Not least, the state Supreme Court declined last week to hear a request from the state G.O.P. and the Republican National Committee to ban counties outright from offering voters a chance to fix errors in defective ballots.
Pennsylvania is not alone in the legal battles. In Michigan, the Republican National Committee won a court battle last week to block a state policy that delayed rejecting some defective mail ballots. In North Carolina, the R.N.C. is suing to disqualify mail ballots that aren’t sealed in a second privacy envelope, a comparatively common oversight. And it sued last week to strike down a state law that makes more North Carolinians living overseas eligible to vote remotely.
The suits seeking to limit voters’ ability to fix defective ballots are consistently filed by Republicans, for a simple reason: The ballots most affected are predominantly cast by Democrats.
In Pennsylvania, Democrats are requesting more than twice as many mail ballots as Republican voters are, according to the secretary of state’s office, despite a $10 million campaign by Republicans to boost early and mail voting.
That said, whether a mail ballot is accepted or rejected — or whether a voter has a chance to correct a mistake — is anything but consistent, even when the rules are clear.
In the 2022 midterms, Arizona, which votes almost entirely by mail, rejected just 0.4 percent of mail ballots. But Nevada, which is sending every voter a mail ballot this fall, rejected 2 percent.
In a recent Florida study, researchers calculated the percent of voters who fixed errors in defective mail ballots in six statewide elections. Then they compared the percentages of ballots that were fixed in different counties. One result: A voter in Pinellas County, home to St.

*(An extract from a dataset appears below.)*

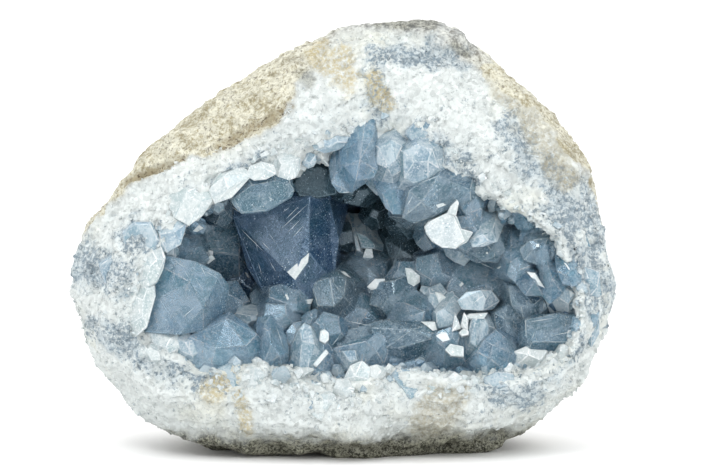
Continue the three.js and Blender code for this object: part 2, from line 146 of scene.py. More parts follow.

Petersburg, was 30 percent more likely to fix a ballot than a demographically identical voter in Fort Myers, about 100 miles south in Lee County.
That was true even though both counties followed the same law — buttressed by a federal court order — that required voters be notified of rejected ballots.

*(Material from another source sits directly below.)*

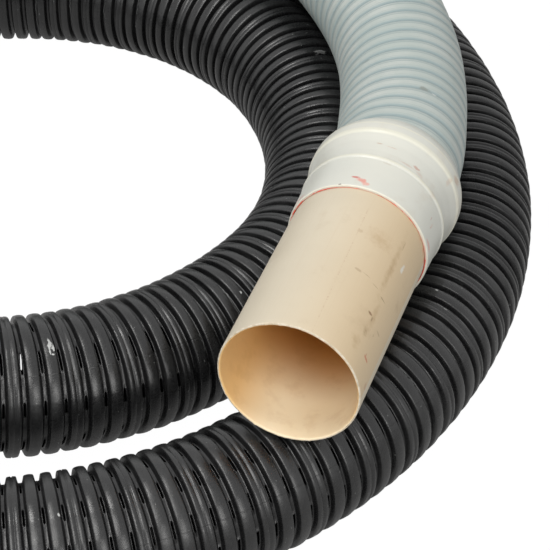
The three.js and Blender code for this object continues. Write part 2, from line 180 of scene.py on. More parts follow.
class Route:
    """A curve by arc length, with a level side vector and an upright one at each point."""

    def __init__(self, line):
        along = np.r_[0, np.cumsum(np.linalg.norm(np.diff(line, axis=0), axis=1))]
        self.length = float(along[-1])
        self.fine = np.linspace(0, self.length, int(self.length / ROUTE_STEP) + 1)
        self.points = np.column_stack([np.interp(self.fine, along, line[:, k]) for k in range(3)])
        tangent = np.gradient(self.points, axis=0)
        self.tangents = tangent / np.linalg.norm(tangent, axis=1)[:, None]

    def at(self, s):
        p = np.column_stack([np.interp(s, self.fine, self.points[:, k]) for k in range(3)])
        t = np.column_stack([np.interp(s, self.fine, self.tangents[:, k]) for k in range(3)])
        t /= np.linalg.norm(t, axis=1)[:, None]
        side = np.cross(t, UP)
        side /= np.linalg.norm(side, axis=1)[:, None]
        return p, t, side, np.cross(side, t)


black_route = Route(black_line)
grey_route = Route(grey_line)

# ---------------------------------------------------------------- meshes

MARK_R = 57.2  # mm, the radius at which the swivel end's angles are turned into lengths


def link(name, mesh, body):
    made = bpy.data.objects.new(name, mesh)
    bpy.context.scene.collection.objects.link(made)
    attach(made, body)
    return made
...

“If you screw up your ballot in a voting booth, you get a mulligan,” said Daniel A. Smith, a University of Florida professor and an elections expert who co-wrote the study. “That’s not often the case with mail ballots, particularly when you have a huge volume and not much time.”

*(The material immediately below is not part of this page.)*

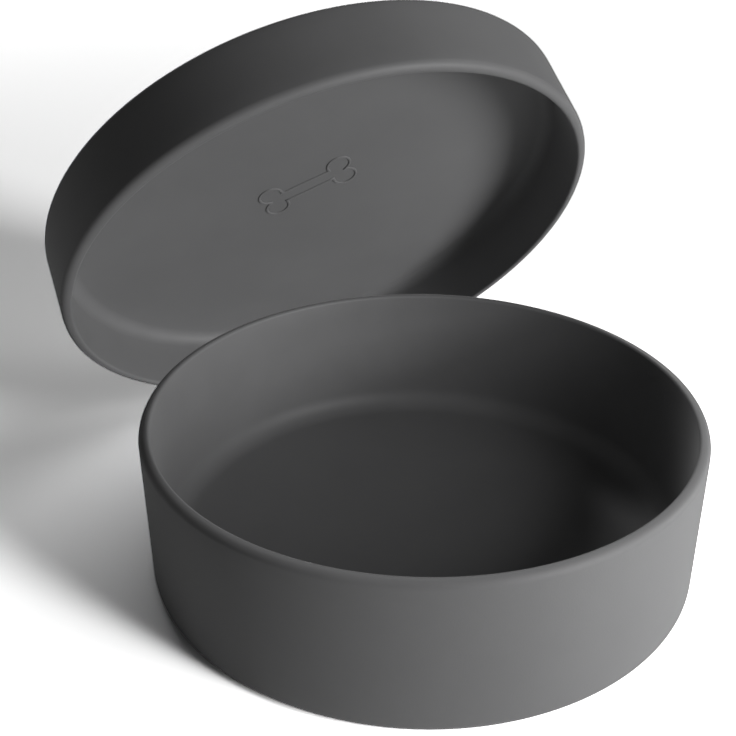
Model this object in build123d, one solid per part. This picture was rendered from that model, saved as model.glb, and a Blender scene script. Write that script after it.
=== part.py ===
"""Silicone dog bowl with its lid.

Two mouldings make the whole object: a low round bowl that stands on the table, and a shallow
lid that drops over the bowl's rim or, turned over, is a second dish. The lid is shown off the
bowl, on edge behind it and leaning forward over the back of the rim with its inside to the
front.

Millimetres, +Z up. The origin is the centre of the bowl's underside, on the table. +Y points
to the back, where the lid stands.
"""
import os
from math import cos, radians, sin

from build123d import *

# Bowl: the wall leans out from the base to the rim.
BOWL_RIM_RADIUS = 85.0
BOWL_BASE_RADIUS = 84.6
BOWL_HEIGHT = 49.0
BOWL_WALL = 3.5
BOWL_FLOOR = 4.0
BOWL_BASE_EDGE = 3.0
BOWL_FLOOR_SWEEP = 7.0

# Lid: a skirt under a flat top, wide enough to drop over the bowl's rim.
LID_CLEARANCE = 3.5
LID_WALL = 3.5
LID_HEIGHT = 26.0
LID_FLOOR = 3.5
LID_TAPER = 0.4
LID_BASE_EDGE = 2.4
LID_FLOOR_SWEEP = 5.0

# Rims: a wide round on the outside, and what is left of the wall rounds tightly to the inside.
RIM_OUTER_EDGE = 2.4
RIM_CREST = 0.1

# Grip grooves: shallow rings in the face that each moulding stands on, so that it doesn't
# slide or stick down like a sucker.
GROOVE_COUNT = 3
GROOVE_PITCH = 7.0
GROOVE_RADIUS = 1.3
GROOVE_TOOL_OFFSET = 0.5
GROOVE_INSET = 9.0

# Where the lid stands: its tilt from lying flat, and how far its opening stays off the rim.
LID_LEAN = 54.5
LEAN_GAP = 0.3

LID_RIM_RADIUS = BOWL_RIM_RADIUS + LID_CLEARANCE + LID_WALL
LID_BASE_RADIUS = LID_RIM_RADIUS - LID_TAPER


def wall_lean(rim_radius, base_radius, height):
    """How far a wall leans out for each millimetre of height."""
    return (rim_radius - base_radius) / height


def rim_setback(lean):
    """How far along the rim a round of radius 1 on its outer edge starts from the corner."""
    return lean + (1 + lean * lean) ** 0.5


def dish_section(rim_radius, base_radius, height, wall, floor, base_edge, floor_sweep):
    """Half section of a straight-walled dish that stands on z = 0, in the XZ plane."""
    lean = wall_lean(rim_radius, base_radius, height)
    rim_width = wall * (1 + lean * lean) ** 0.5
    inner_rim = rim_radius - rim_width
    inner_floor = base_radius + lean * floor - rim_width
    corners = [
        (0, 0),
        (base_radius, 0),
        (rim_radius, height),
        (inner_rim, height),
        (inner_floor, floor),
        (0, floor),
    ]
    section = make_face(Plane.XZ * Polyline(*corners, close=True))

    # The inner round takes what the outer round and the crest leave of the rim's width.
    rim_left = rim_width - RIM_CREST - RIM_OUTER_EDGE * rim_setback(lean)
    rim_inner_edge = rim_left * rim_setback(lean)
    rounds = [
        (base_radius, 0, base_edge),
        (rim_radius, height, RIM_OUTER_EDGE),
        (inner_rim, height, rim_inner_edge),
        (inner_floor, floor, floor_sweep),
    ]
    for x, z, radius in rounds:
        corner = section.vertices().sort_by_distance((x, 0, z))[0]
        section = fillet(corner, radius).face()
    return section


def grip_grooves(base_radius, base_edge):
    """Rings to be cut from the underside, at the edge of its flat. Each leaves a half round.

    The cutting circle stands a little off the plane through the axis, as a turning tool does
    that is set off centre. That moves each ring out by less than 0.003 mm.
    """
    outermost = base_radius - base_edge - GROOVE_INSET
    tool_plane = Plane.XZ.offset(-GROOVE_TOOL_OFFSET)
    rings = []
    for index in range(GROOVE_COUNT):
        radius = outermost - index * GROOVE_PITCH
        rings.append(revolve(tool_plane * Pos(radius, 0) * Circle(GROOVE_RADIUS), Axis.Z))
    return rings


def dish(rim_radius, base_radius, height, wall, floor, base_edge, floor_sweep):
    """One moulding, standing on its base with the opening up."""
    section = dish_section(rim_radius, base_radius, height, wall, floor, base_edge, floor_sweep)
    body = revolve(section, Axis.Z)
    return body - grip_grooves(base_radius, base_edge)


def make_bowl():
    """The food bowl, where it stands."""
    return dish(
        BOWL_RIM_RADIUS,
        BOWL_BASE_RADIUS,
        BOWL_HEIGHT,
        BOWL_WALL,
        BOWL_FLOOR,
        BOWL_BASE_EDGE,
        BOWL_FLOOR_SWEEP,
    )


def rim_round_centre(rim_radius, base_radius, height):
    """Radius and height of the centre of the round on a rim's outer edge."""
    lean = wall_lean(rim_radius, base_radius, height)
    return rim_radius - RIM_OUTER_EDGE * rim_setback(lean), height - RIM_OUTER_EDGE


def lid_place():
    """Where the middle of the lid's opening is when it leans behind the bowl.

    The bottom of the lid's rim rests on the table. The plane of its opening passes just over
    the back of the bowl's rim.
    """
    back = sin(radians(LID_LEAN))
    up = cos(radians(LID_LEAN))
    lid_round, _ = rim_round_centre(LID_RIM_RADIUS, LID_BASE_RADIUS, LID_HEIGHT)
    bowl_round, bowl_top = rim_round_centre(BOWL_RIM_RADIUS, BOWL_BASE_RADIUS, BOWL_HEIGHT)
    z = back * lid_round - up * RIM_OUTER_EDGE + RIM_OUTER_EDGE
    rim_reach = back * bowl_round + up * bowl_top + RIM_OUTER_EDGE
    y = (rim_reach + LEAN_GAP - up * z) / back
    return y, z


def make_lid():
    """The lid, on edge behind the bowl with its inside to the front."""
    lid = dish(
        LID_RIM_RADIUS,
        LID_BASE_RADIUS,
        LID_HEIGHT,
        LID_WALL,
        LID_FLOOR,
        LID_BASE_EDGE,
        LID_FLOOR_SWEEP,
    )
    y, z = lid_place()
    opening_down = Rot(180, 0, 0) * Pos(0, 0, -LID_HEIGHT)
    return Pos(0, y, z) * Rot(-LID_LEAN, 0, 0) * opening_down * lid


if __name__ == "__main__":
    os.makedirs("parts", exist_ok=True)
    for node, make in (("bowl", make_bowl), ("lid", make_lid)):
        solid = make()
        box = solid.bounding_box()
        print(node, "volume", round(solid.volume), "low", box.min, "high", box.max)
        export_step(solid, f"parts/{node}.step")
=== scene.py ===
# %% [markdown]
# # A silicone dog bowl with its lid
#
# The real object is two soft mouldings: a low round bowl, and a wide shallow lid that drops over
# its rim. The lid stands on edge behind the bowl and leans forward over it, so that its inside
# shows. Everything is matt charcoal silicone, which has a very fine grain from the mould, a thin
# pale bloom and hardly any gloss.
#
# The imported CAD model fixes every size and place. This file adds what CAD leaves out: round,
# finely divided surfaces, the material, the floor, the light and the camera.

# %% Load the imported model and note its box
import math

import bmesh
import bpy
from mathutils import Matrix, Vector


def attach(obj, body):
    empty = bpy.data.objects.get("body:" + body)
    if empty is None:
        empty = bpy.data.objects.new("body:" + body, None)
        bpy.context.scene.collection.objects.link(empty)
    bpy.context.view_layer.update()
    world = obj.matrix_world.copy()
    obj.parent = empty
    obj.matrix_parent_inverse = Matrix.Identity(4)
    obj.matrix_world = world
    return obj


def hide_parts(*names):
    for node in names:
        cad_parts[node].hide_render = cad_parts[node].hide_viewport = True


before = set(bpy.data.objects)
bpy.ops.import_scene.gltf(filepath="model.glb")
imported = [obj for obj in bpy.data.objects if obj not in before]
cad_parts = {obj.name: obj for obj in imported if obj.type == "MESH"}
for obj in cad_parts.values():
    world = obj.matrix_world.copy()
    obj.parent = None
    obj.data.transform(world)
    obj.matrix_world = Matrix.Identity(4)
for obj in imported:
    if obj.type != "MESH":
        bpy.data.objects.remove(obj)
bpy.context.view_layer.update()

# %% [markdown]
# ## Sizes
#
# These are the CAD model's own sizes. They are written in millimetres, because that is how a
# moulder would say them. The factor MM turns them into Blender's metres.

# %% Sizes of the two mouldings
MM = 0.001

BOWL = dict(
    rim_radius=85.0, base_radius=84.6, height=49.0, wall=3.5, floor=4.0, base_edge=3.0, sweep=7.0
)
LID = dict(
    rim_radius=92.0, base_radius=91.6, height=26.0, wall=3.5, floor=3.5, base_edge=2.4, sweep=5.0
)
RIM_OUTER_EDGE = 2.4
RIM_CREST = 0.1
GROOVES = dict(count=3, pitch=7.0, radius=1.3, inset=9.0)
LID_LEAN = math.radians(54.5)
LEAN_GAP = 0.3
print("lid drops over the rim with", LID["rim_radius"] - LID["wall"] - BOWL["rim_radius"], "mm")

# %% [markdown]
# ## The section that both mouldings share
#
# A round dish is one section turned about its axis. The section could be drawn point by point,
# but then every rounding would be a list of numbers. Here it starts from its sharp corners, and
# a vertex bevel rounds each corner by its own radius, as the toolmaker's radius cutter does.
# Long straight runs are divided afterwards, so that the turned surface has even faces. Only the
# edges of the grip grooves stay sharp, and they are marked so for the shading.
#
# A grip groove is half round. It starts as a square slot with two corners, and each corner is cut
# back by nearly the groove's radius, so that the two rounds almost meet in its middle.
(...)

Pennsylvania doesn’t even have a statewide rule on fixing errors in ballots. “If you mess up a mail ballot, whether you get a second bite of the apple is going to depend on where you live,” said Jerry Feaser, who oversaw elections until this year in Dauphin County, which includes the state capital, Harrisburg.
Pennsylvania’s State Legislature passed a law in 2019 allowing any voter to cast a mail ballot simply by requesting one. But which ballots are ultimately counted is less straightforward.
Some county election officials have been generous, choosing, for instance, to count a ballot that wasn’t sheathed in a privacy sleeve. (Experts say the sleeves are no longer needed in an age when ballots are opened by machine, not by hand.)
Others have been tougher. In Washington County, near Pittsburgh, election officials and the state and national Republican parties have argued twice in court against being required to tell voters with rejected ballots that they can cast a second provisional ballot.
Some rulings hew to the law even when critics say they defy common sense. Last month, the State Supreme Court required election officials statewide to reject any ballot with a missing or incorrect date on the outer envelope. (The court refused last week to reconsider the case.)
Election officials say the dates, like privacy sleeves, are redundant when modern ballot envelopes have bar codes and are tracked from the election office to voters and back.
“There is no purpose whatever to that handwritten date,” said Forrest Lehman, the elections director in Lycoming County, whose main city is Williamsport. “The only reason we look at it is because we have to.”
Both the state and some county election offices have committed to minimizing rejected ballots. A state ballot-tracking system automatically notifies most voters if their ballots are ruled defective. Secretary of State Al Schmidt ordered a redesign of mail ballot envelopes last year to reduce date and signature errors.
Montgomery County, a Philadelphia suburb, goes further. Noting that only about one in 10 voters bothers to fix an erroneous ballot, the county doubled the number of satellite election offices where voters can go to fix errors. It is also planning a mobile elections unit.
Neil Makhija, a Montgomery County commissioner and chairman of the Board of Elections, practiced and taught election law for seven years. “Think about the voter,” he said, adding: “They shouldn’t have to work to make their vote count.”
It is difficult to estimate how many Pennsylvania mail voters might be disqualified in November. If turnout matches 2020 levels and mail balloting holds steady, the number of rejected ballots that are not later counted could range as high as 43,000 if rejections match the rate logged in 2022. Or they could be as few as 29,000, if the slightly lower rejection rate in 2020 rules.
Telling more voters about mistakes, and giving them time to fix them, would surely reduce rejections. But that is a gray legal area too.
Some counties examine mail ballot envelopes as they arrive and flag obvious mistakes, like missing signatures, for voters. But state law says none of the two million-plus ballots expected to arrive this fall can be processed until Election Day — and whether the law permits such early inspections is now before a judge.
Even then, some mistakes, like missing privacy sleeves, can only be seen when ballot envelopes are opened on Election Day. Voters are unlikely to ever learn of those mistakes.
In that sense, the very popularity of mail ballots is a liability. Before 2020, “if we got an absentee ballot that didn’t have a signature, we called the voter,” said Mr. Feaser of Dauphin County.
That changed after the 2020 and 2022 elections began burying election offices in mail ballots. Worried about lawsuits and unable to spare workers to look for mistakes, Mr. Feaser said he stopped notifying voters of mistakes in mail ballots altogether.